# Frisbee fun!!



## OttosMama (Oct 27, 2011)

I think he would do this ALL day if we let him!


----------



## GarysApollo (Nov 27, 2012)

Very nice, I could almost see some of those pictures as paintings.


----------



## Kay92 (Oct 19, 2012)

Awesome pics!! Riley would do this too, as long as it was with a tennis ball!


----------



## littlelulu (Jun 21, 2011)

Awesome OM!! Ever think of competing in disc dog with him?


----------



## OttosMama (Oct 27, 2011)

Kay92,

Have you tried a frisbee? Otto chased tennis balls as well but he is crrrrrrazy for the frisbee!
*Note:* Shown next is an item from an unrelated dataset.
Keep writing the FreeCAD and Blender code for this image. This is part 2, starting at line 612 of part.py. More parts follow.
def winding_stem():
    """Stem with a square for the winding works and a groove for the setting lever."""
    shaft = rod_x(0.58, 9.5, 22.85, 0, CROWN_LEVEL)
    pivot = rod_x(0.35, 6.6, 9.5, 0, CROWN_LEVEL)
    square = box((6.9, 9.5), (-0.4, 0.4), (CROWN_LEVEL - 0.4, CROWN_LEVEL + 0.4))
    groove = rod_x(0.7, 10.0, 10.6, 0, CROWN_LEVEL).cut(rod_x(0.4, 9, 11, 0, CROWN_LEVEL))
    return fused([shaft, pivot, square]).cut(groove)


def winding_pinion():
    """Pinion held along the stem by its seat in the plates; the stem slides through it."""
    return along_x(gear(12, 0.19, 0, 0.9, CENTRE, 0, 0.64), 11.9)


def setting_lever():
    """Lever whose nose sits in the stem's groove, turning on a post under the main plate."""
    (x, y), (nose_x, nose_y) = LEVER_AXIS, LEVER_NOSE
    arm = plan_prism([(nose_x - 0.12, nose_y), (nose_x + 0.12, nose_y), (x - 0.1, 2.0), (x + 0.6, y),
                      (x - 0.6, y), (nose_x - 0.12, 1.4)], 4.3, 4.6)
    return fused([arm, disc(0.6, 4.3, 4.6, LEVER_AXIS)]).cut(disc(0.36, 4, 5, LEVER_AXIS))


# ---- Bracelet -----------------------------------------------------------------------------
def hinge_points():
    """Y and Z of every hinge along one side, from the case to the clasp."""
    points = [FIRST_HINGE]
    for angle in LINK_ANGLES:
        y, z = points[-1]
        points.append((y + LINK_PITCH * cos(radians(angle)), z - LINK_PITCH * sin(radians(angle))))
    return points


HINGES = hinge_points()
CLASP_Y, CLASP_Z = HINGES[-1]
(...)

Littlelulu, I never though of that. I'm planning on giving dock diving a whirl this summer. He's a strong swimmer and he's pretty daring so I don't think he'd be afraid to jump. Does lulu do disc dog?


----------



## littlelulu (Jun 21, 2011)

Dock diving would be awesome - if you end up doing that you def should take some video! We're concentrating on agility right now, but I def want to do disc dog in the future. It's getting really popular around here! I bet Otto would rock it.


----------



## OttosMama (Oct 27, 2011)

Haha thanks LL!! I will most definitely be taking videos! You and Lulu make agility look like tons of fun! - I'd love to get him into agility as well.. They don't call them the versatile vizsla for nothing! All I need now is more time!  But we practice during our hikes...


----------



## Kay92 (Oct 19, 2012)

OttosMama, we have tried frisbees before with both Chuck and Riley. NO interest what so ever, it's tennis balls or nothing with Riley. Chuck will chase but not retrieve.


----------